Both Iran and Iraq are Shiite-majority countries.
Tehran has cultivated close ties with Baghdad's ruling elite for decades.
It now exercises particularly strong sway through Iraq's Hashed Al Shaabi, a network of armed groups absorbed into the state security forces that has significant parliamentary representation.
Iran's growing clout has come at the expense of the US, which led the invasion that toppled Saddam Hussein.
That unleashed a deadly insurgency, with Sunni militias attacking US forces, before a broad Iraqi sectarian war erupted in 2006-2007 costing thousands of lives.
'A buffer'
Iraq's Sunni leaders now find themselves on the other side of the equation: Uneasy about perceived Iranian overreach, they are cautiously lobbying for US troops to stay.
Ahmad Jarba, a Sunni lawmaker from the northern province of Nineveh, told colleagues he was concerned a US withdrawal would mean an even bigger role for Tehran.
"After the vote, will our neighbours become our friends instead of our rulers? Or will we hand over our nation's decision-making to neighbouring countries?" Jarba asked.
The MP called on the government to rein in factions he accused of "blackmailing Sunni provinces and trying to turn them into military arenas".
Iraq's Sunni areas have been left ravaged by the fight against the Daesh group, ultra-conservatives who seized around a third of Iraq in 2014.
To defeat Daesh, the government partnered with both the Shiite-majority Hashed and a newly-formed global coalition led by Washington, which trained and assisted local troops.
Thousands of US-led coalition forces are still deployed at a half-dozen Iraqi bases, all in Sunni or Kurdish areas.
But the Hashed has also sought to increase its presence in those towns, which has irked Sunni residents.
"Our presence acts as a buffer in these areas," a US commander deployed at one of those bases told AFP, requesting anonymity as he was not authorised to talk to the media.
"The smaller our presence, the more defence actors could seek their own interests. Shiite, Sunni, Yazidi, different tribes — their units would lash out against perceived threats," the commander added
'Clear fear' of
what's to come
That distrust comes at a sensitive time.
Iraq's Shiite-majority areas have been rocked by months of anti-government protests that have called out Iran.
But Sunni areas have held back, afraid their own rallies would be seen in a sectarian light and would be quashed.
They are also nervously watching the escalating tensions between Iran and the US, but most have kept mum.
Some Sunni tribal sheikhs peeled away from the post-invasion insurgency to fight Al Qaeda alongside the US in the so-called Sunni "awakening" of 2006.
Several told AFP they had received threats from armed factions.
"They warned us against siding with 'the occupier' again," one said, requesting anonymity due to security concerns.
"For Iraq's Sunnis, Kurds and other minorities, America creates balance with Shiite politicians who control the government," Iraqi expert Hisham Al Hashemi said.
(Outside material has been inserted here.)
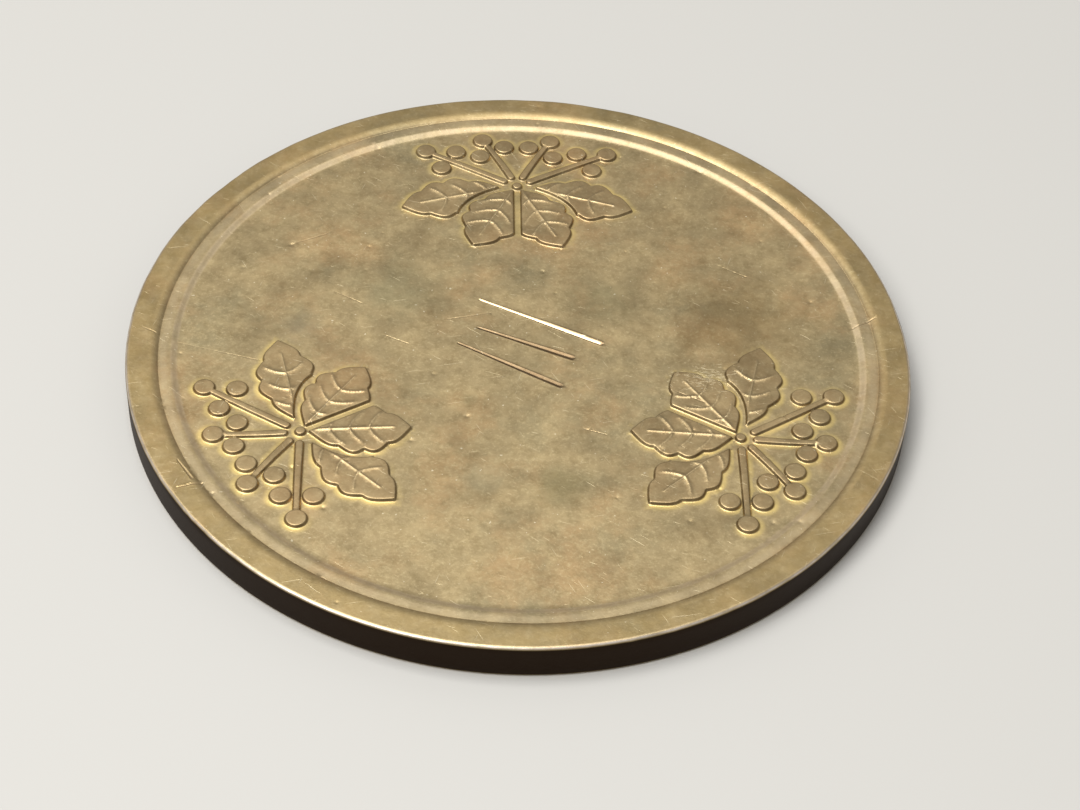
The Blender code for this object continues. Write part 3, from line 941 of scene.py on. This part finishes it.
# ---------------------------------------------------------------------------------------------------
# The floor: a plain pale board under the medal, large enough to fill the view. It is painted card,
# which is matt and nearly neutral, so it shows only the medal's shadow.
FLOOR_REACH = 0.6
FLOOR_ROUGHNESS = 0.6
floor_mesh = bpy.data.meshes.new("floor")
corners = [
    (-FLOOR_REACH, -FLOOR_REACH, 0),
    (FLOOR_REACH, -FLOOR_REACH, 0),
    (FLOOR_REACH, FLOOR_REACH, 0),
    (-FLOOR_REACH, FLOOR_REACH, 0),
]
floor_mesh.from_pydata(corners, [], [(0, 1, 2, 3)])
floor = bpy.data.objects.new("floor", floor_mesh)
bpy.context.scene.collection.objects.link(floor)
board = bpy.data.materials.new("pale_board")
board.use_nodes = True
board.node_tree.nodes["Principled BSDF"].inputs["Base Color"].default_value = linear("#b9b7b2")
board.node_tree.nodes["Principled BSDF"].inputs["Roughness"].default_value = FLOOR_ROUGHNESS
floor_mesh.materials.append(board)

# The light: a dim even room, a small softbox in front on the left that rakes the relief, and a larger
# one nearly overhead, a little to the left, whose glow the face returns.
ROOM_STRENGTH = 0.46
world = bpy.data.worlds.new("room")
world.use_nodes = True
world.node_tree.nodes["Background"].inputs["Color"].default_value = linear("#f0eeea")
world.node_tree.nodes["Background"].inputs["Strength"].default_value = ROOM_STRENGTH
bpy.context.scene.world = world


def softbox(name, azimuth, elevation, distance, size, power):
    """An area light that faces the medal from the given angles, in degrees, and distance, in metres."""
    lamp = bpy.data.lights.new(name, "AREA")
    lamp.shape = "SQUARE"
    lamp.size = size
    lamp.energy = power
    box = bpy.data.objects.new(name, lamp)
    turn, tilt = math.radians(azimuth), math.radians(elevation)
    way = Vector((math.cos(turn) * math.cos(tilt), math.sin(turn) * math.cos(tilt), math.sin(tilt)))
    box.matrix_world = Matrix.Translation(way * distance) @ way.to_track_quat("Z", "Y").to_matrix().to_4x4()
    bpy.context.scene.collection.objects.link(box)


softbox("key_softbox", 222.0, 52.0, 0.30, 0.12, 0.45)
softbox("overhead_softbox", 168.0, 78.0, 0.34, 0.20, 1.02)

# The camera stands in front, about 45 degrees up and three diameters away, slightly rolled, with a
# long lens. It is placed from the middle of the medal's upper face.
CAMERA_ELEVATION = math.radians(45.416)
CAMERA_ROLL = math.radians(3.275)
CAMERA_TURN = math.radians(-3.367)
CAMERA_DISTANCE = 93.582 * MM
CAMERA_ASIDE = 0.903 * MM
CAMERA_BELOW = 2.333 * MM
LENS_LENGTH = 81.28
SENSOR_WIDTH = 36.0
forward = Vector((0.0, math.cos(CAMERA_ELEVATION), -math.sin(CAMERA_ELEVATION)))
right = Vector((1.0, 0.0, 0.0))
up = right.cross(forward)
stand = -forward * CAMERA_DISTANCE + right * CAMERA_ASIDE - up * CAMERA_BELOW + Vector((0, 0, highest[2]))
rolled_right = right * math.cos(CAMERA_ROLL) + up * math.sin(CAMERA_ROLL)
rolled_up = up * math.cos(CAMERA_ROLL) - right * math.sin(CAMERA_ROLL)
lens = bpy.data.cameras.new("camera")
lens.lens = LENS_LENGTH
lens.sensor_width = SENSOR_WIDTH
lens.clip_start = 0.005
lens.clip_end = 5.0
camera = bpy.data.objects.new("camera", lens)
aim = Matrix((rolled_right, rolled_up, -forward)).transposed().to_4x4()
camera.matrix_world = Matrix.Rotation(CAMERA_TURN, 4, "Z") @ Matrix.Translation(stand) @ aim
bpy.context.scene.collection.objects.link(camera)
bpy.context.scene.camera = camera
bpy.context.scene.view_settings.view_transform = "Standard"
Those minorities, he added, feared their Shiite rivals were leaning towards Iran "at the expense of the interests of the other components, and even at the expense of the Arab Shiite opposition".
"They think only America can deter this," said Hashemi.
But if Iraq's government forces a withdrawal, Sunnis may seek to instate an autonomous minority region, modelled after the northern region of Kurdistan, analysts said.
"There's a clear fear among Sunnis of what may come, which has prompted them to reconsider a canton to protect their own areas," said Ayad Al Tufan, an independent analyst and former army officer.